Он дает мне топор, молоток, напильник. Отдираю отес, обрубив его, выравниваю на окованном колесе телеги, опиливаю напильником, придав отесу форму латинского «С». У меня нет кузнечной и слесарной практики, вожусь с протезом долго, шлифую его песком, он уже блестит, и все-таки то, что у меня получилось, мне совсем не нравится. Рука не поднимается вставить грубую железку в нежные, болезненные ткани живого человека!

Роюсь в запасах санчасти. Вот что мне нужно — резиновый катетер! Вот как можно смягчить протез: заключить его в резиновую трубку! Стерилизую протез, вставляю его Машлякевичу одним концом в суставную впадину, другой конец протеза прикрепляю проволокой к зубу оставшегося обломка нижней челюсти. Выравниваю этот обломок, покрываю его и протез остатками мышечной ткани.

На следующей операции из остатков мышц щеки, из слизистой оболочки полости рта, из остатков нижней губы и верхней губы создаю угол рта. Сшиваю кетгутом обрывки языка. Рот есть. Язык будет.

В глазах Машлякевича появляется свет надежды.

Он с интересом следит теперь за всеми приготовлениями к операциям. Какое-то подобие улыбки пробегает в его глазах. И улыбка эта передается нам всем Я вижу теперь надежду и у людей, окружающих меня. Не только Аня, Кривцов, Свентицкий, Георгий Иванович, Валя, но и знакомые партизаны смотрят на меня, говорят со мной теперь совсем иначе, чем несколько дней назад. Все переменилось, словно света больше и теплее стало в лесу.

Он будет жить!

Обрывки языка, сшитые кетгутом, постепенно срастаются и заживают. Язык стал более узким и коротким.

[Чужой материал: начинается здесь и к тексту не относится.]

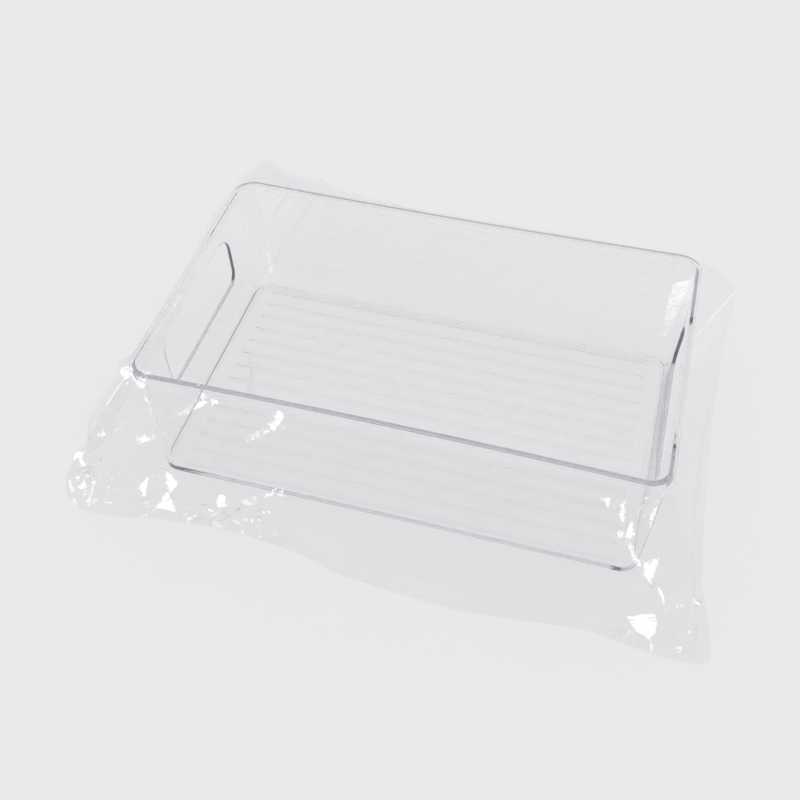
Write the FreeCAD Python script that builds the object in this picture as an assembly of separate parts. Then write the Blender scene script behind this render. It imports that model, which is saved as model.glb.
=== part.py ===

Машлякевич шепелявит, каждый произнесенный им звук причиняет ему боль, но он бормочет что-то и на операционном столе и на возу. Он говорит «ить», «вить» — и не сразу поймешь, что он просит — «жить»? «пить»?

Лучше всех язык Машлякевича понимает Аня. Она играет роль переводчицы.

— Он говорит: сделайте так, чтобы я мог есть хлеб.

Однако сделать это совсем не просто! Живописцы, рисуя свои картины, поэты, отбирая слово за словом в процессе создания стиха, композиторы, пробуя сотни аккордов в поисках нужного созвучия, черпают свои материалы из огромных запасов. Не то у хирурга в процессе пластической операции. Он ограничен со всех сторон. Он должен создавать новое из немногого.